Journalists operating in a news forum try to reflect their perceptions of who the key players are, but in practice, they are influenced by various other factors in choosing sources and quotes. In cultural contests, sources are often chosen because they are seen as representing a particular perspective. Rather than being seen as representative in the sense of typical, they are chosen as prototypes who represent a particular cultural tendency in a compelling and dramatic way. In this sense, standing still reflects a journalistic political judgment about which cultural movements make a difference or are serious players.

4.2 Frame Prominence

If one charts mass media coverage of some issue domain over time, frames and their associated idea elements and symbols will ebb and flow in prominence. Success in gaining new advantages in cultural terms is measured by changes in the relative prominence of the movement’s preferred frames compared to antagonistic or rival frames.

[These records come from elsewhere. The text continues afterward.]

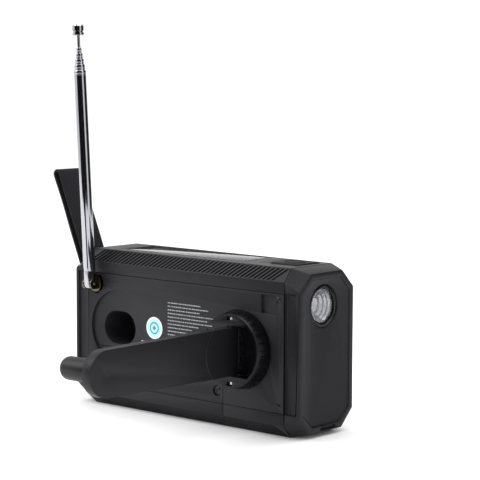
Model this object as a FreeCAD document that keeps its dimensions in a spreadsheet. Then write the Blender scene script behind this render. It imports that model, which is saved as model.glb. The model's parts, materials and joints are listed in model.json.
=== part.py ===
"""Hand-cranked emergency radio with a torch, a solar panel, a folding crank and a telescopic aerial.

Frame: X along the case with the torch at the -X end, Y through it with the crank on the +Y back, Z up.
The origin is the middle of the underside. Every size is in millimetres.
"""
import FreeCAD, Part
import math
import os

import Sketcher

os.makedirs("parts", exist_ok=True)
doc = FreeCAD.newDocument("emergency_radio")

# ---------------------------------------------------------------- driving sizes
SIZES = {
    # case
    "case_length": 150.0,
    "case_depth": 40.0,
    "case_height": 80.0,
    "cap_length": 9.4,
    "chamfer_depth": 5.0,
    "chamfer_height": 6.3,
    "rim_inset": 2.4,
    "rim_chamfer": 8.4,
    "wall": 2.2,
    "seam": 0.2,
    "face_border": 3.0,
    "face_sink": 0.8,
    "waist_width": 6.4,
    "waist_sink": 1.2,
    "cap_cavity": 7.0,
    # back panel and battery door
    "panel_thickness": 2.4,
    "panel_margin": 11.7,
    "rail_width": 5.6,
    "door_low_end": 47.6,
    "door_high_end": 18.0,
    "door_top": 30.8,
    "door_lip": 1.6,
    "screw_radius": 1.4,
    "screw_head": 2.3,
    "screw_head_height": 1.3,
    "screw_length": 7.0,
    "screw_side_margin": 1.2,
    "screw_edge_margin": 0.8,
    "screw_dome": 0.5,
    # crank
    "hub_from_end": 36.4,
    "hub_drop": 0.4,
    "hub_base_radius": 19.2,
    "hub_face_radius": 17.6,
    "hub_height": 8.0,
    "hub_gap": 0.3,
    "hub_floor": 2.2,
    "hub_rim": 1.4,
    "arm_thickness": 5.0,
    "arm_root_width": 23.2,
    "arm_tip_width": 21.4,
    "arm_gap": 0.4,
    "hinge_radius": 1.5,
    "hinge_length": 32.0,
    "running_gap": 0.05,
    "knob_from_end": 29.1,
    "knob_radius": 5.4,
    "knob_length": 22.0,
    "knob_round": 4.0,
    "knob_pin_radius": 1.6,
    "knob_pin_depth": 16.0,
    "well_length": 22.0,
    "well_height": 16.8,
    "well_rise": 1.6,
    "well_shift": 1.7,
    "well_depth": 21.0,
    "well_wall": 1.2,
    "recess_radius": 19.0,
    "recess_depth": 1.5,
    # crank gearing, front to back behind the panel
    "shaft_radius": 3.0,
    "shaft_end": 1.0,
    "bearing_radius": 6.0,
    "bearing_length": 2.0,
    "plate_from_back": 13.0,
    "plate_thickness": 2.0,
    "plate_length": 58.0,
    "plate_height": 36.0,
    "plate_edge": 3.0,
    "plate_overhang": 12.0,
    "post_radius": 2.0,
    "coarse_module": 0.8,
    "fine_module": 0.6,
    "gear_backlash": 0.15,
    "drive_teeth": 36,
    "idler_small_teeth": 12,
    "idler_large_teeth": 40,
    "pinion_teeth": 10,
    "gear_thickness": 3.0,
    "fine_gear_thickness": 2.4,
    "gear_stand_off": 1.0,
    "idler_pin_radius": 1.5,
    "idler_angle": 60.0,
    "pinion_angle": -12.0,
    "rotor_shaft_radius": 1.0,
    "rotor_bearing_radius": 3.0,
    "generator_radius": 11.0,
    "generator_length": 13.0,
    # aerial
    "aerial_from_end": 15.0,
    "aerial_drop": 17.3,
    "aerial_stand_off": 4.2,
    "aerial_lean": 3.5,
    "aerial_radius": 3.0,
    "aerial_step": 0.44,
    "aerial_tube_top": 107.8,
    "aerial_stage_rise": 2.85,
    "aerial_rod_radius": 0.78,
    "aerial_rod_top": 125.3,
    "aerial_tip_radius": 2.95,
    "aerial_tip_length": 5.8,
    "aerial_foot": 9.0,
    "eye_radius": 2.7,
    "tongue_thickness": 3.2,
    "cheek_thickness": 1.3,
    "cheek_gap": 0.3,
    "aerial_pin_radius": 0.8,
    "aerial_pin_head_radius": 1.28,
    "aerial_pin_head_height": 0.5,
    "aerial_pin_end": 0.4,
    "aerial_crown": 0.6,
    "aerial_foot_overlap": 2.5,
    "aerial_neck_gap": 1.0,
    "aerial_rod_foot": 1.0,
    "swivel_radius": 3.0,
    "swivel_flange": 4.3,
    "swivel_flange_height": 0.8,
    "swivel_gap": 0.3,
    "socket_radius": 5.2,
    "socket_length": 5.0,
    # aerial rest on the back
    "rest_from_end": 19.0,
    "rest_length": 9.0,
    "rest_height": 8.8,
    "rest_sink": 1.4,
    # strap
    "strap_width": 16.0,
    "strap_thickness": 1.4,
    "strap_loop_gap": 2.6,
    "strap_length": 50.0,
    "strap_lean": 23.3,
    "strap_offset": 9.0,
    "strap_bar_radius": 1.0,
    "strap_bar_from_end": 2.4,
    "strap_bar_drop": 9.4,
    "strap_slot_depth": 6.4,
    "strap_slot_floor": 14.0,
    "strap_slot_gap": 1.0,
    "strap_bar_overhang": 2.5,
    # torch
    "torch_offset": 1.5,
    "torch_drop": 18.2,
    "torch_radius": 9.3,
    "torch_hole_radius": 10.2,
    "torch_ring": 1.1,
    "torch_ring_length": 2.2,
    "torch_sink": 0.5,
    "lens_thickness": 1.6,
    "reflector_depth": 9.0,
    "reflector_wall": 0.8,
    "reflector_throat": 2.6,
    "torch_board_thickness": 1.6,
    "led_radius": 1.7,
    # top
    "solar_from_end": 22.7,
    "solar_length": 82.4,
    "solar_width": 25.0,
    "solar_offset": 2.5,
    "solar_border": 2.0,
    "solar_depth": 1.6,
    "solar_cell_thickness": 0.6,
    "solar_cover_thickness": 0.8,
    "lamp_from_end": 21.6,
    "lamp_button_size": 16.8,
    "lamp_button_offset": 2.2,
    "button_rise": 0.6,
    "button_travel": 1.0,
    "button_gap": 0.35,
    "button_skirt": 1.2,
    "button_skirt_width": 1.5,
    # front
    "speaker_from_end": 41.0,
    "speaker_radius": 22.0,
    "speaker_rim": 2.4,
    "speaker_lip": 1.0,
    "speaker_depth": 5.0,
    "cone_thickness": 0.7,
    "magnet_radius": 11.0,
    "magnet_length": 6.0,
    "grille_thickness": 1.2,
    "grille_bar": 1.4,
    "grille_slot": 2.2,
    "dial_from_end": 43.0,
    "dial_length": 54.0,
    "dial_height": 15.0,
    "dial_drop": 23.0,
    "dial_window_thickness": 1.2,
    "dial_scale_thickness": 0.8,
    "pointer_gap": 1.8,
    "pointer_width": 0.9,
    "tuning_from_end": 29.0,
    "tuning_radius": 11.0,
    "tuning_height": 27.0,
    "volume_from_end": 58.0,
    "volume_radius": 8.0,
    "front_knob_length": 9.0,
    "front_knob_gap": 0.4,
    "front_shaft_radius": 3.0,
    "pot_size": 15.0,
    "sos_from_end": 73.0,
    "sos_radius": 4.0,
    "sos_height": 27.0,
    "band_height": 42.5,
    "band_knob_length": 7.0,
    "band_knob_height": 4.0,
    "band_travel": 3.0,
    "band_flange": 1.0,
    # electronics
    "board_from_front": 10.5,
    "board_thickness": 1.6,
    "board_length": 62.0,
    "board_height": 56.0,
    "board_edge": 4.0,
    "board_post_height": 44.5,
    "cell_radius": 9.2,
    "cell_length": 65.0,
    "cell_height": 16.6,
    "cell_from_back": 15.0,
    "cradle_wall": 1.4,
    "cradle_gap": 0.4,
    "contact_length": 3.0,
    # ports
    "port_width": 20.0,
    "port_height": 13.0,
    "port_bottom": 16.0,
    "port_depth": 8.0,
    "port_plate_inset": 1.0,
    "usb_width": 12.0,
    "usb_height": 4.6,
    "usb_shell": 0.4,
    "usb_floor": 1.0,
    "flap_thickness": 1.4,
    "flap_border": 1.6,
    "flap_hinge_radius": 0.65,
}

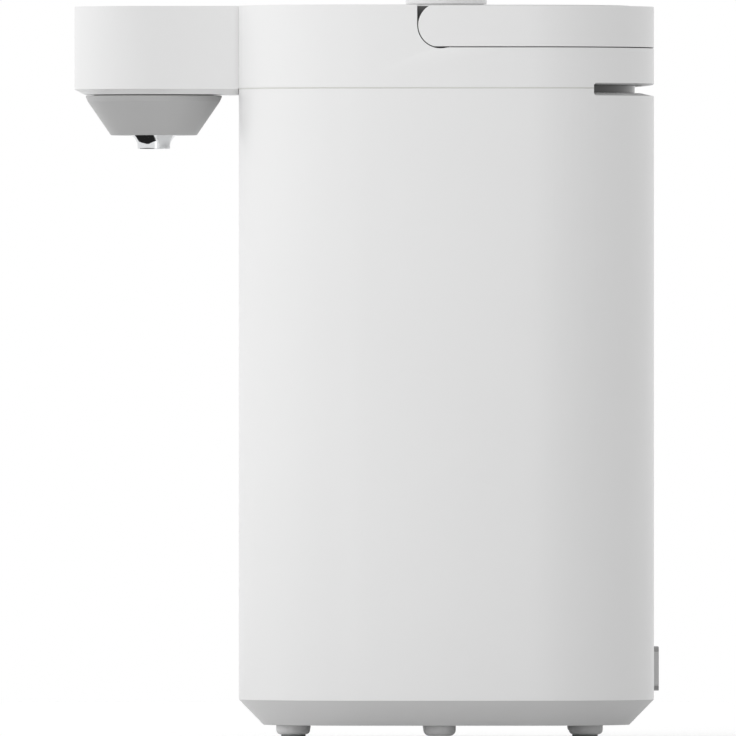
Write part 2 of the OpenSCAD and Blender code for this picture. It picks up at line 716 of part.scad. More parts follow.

This measure of success can be extended to other non-news forums as well. Frames can be extracted from cartoons, films, advertising, and entertainment as readily as from news accounts. The prominence of preferred movement frames can be assessed over time in such forums in the same way as in news forums.

Using these two measures, four media outcomes can be defined for movements. Full response means that the movement organization receives both media standing and a significant increase in the prominence of its preferred frame. Collapse means it receives neither standing nor increased prominence for its preferred frame. Co-optation means that the group receives media standing but no significant increase in its preferred frame. Finally, pre-emption means that the challenger’s preferred frame has significantly increased in media prominence in spite of the absence of media standing for its sponsor.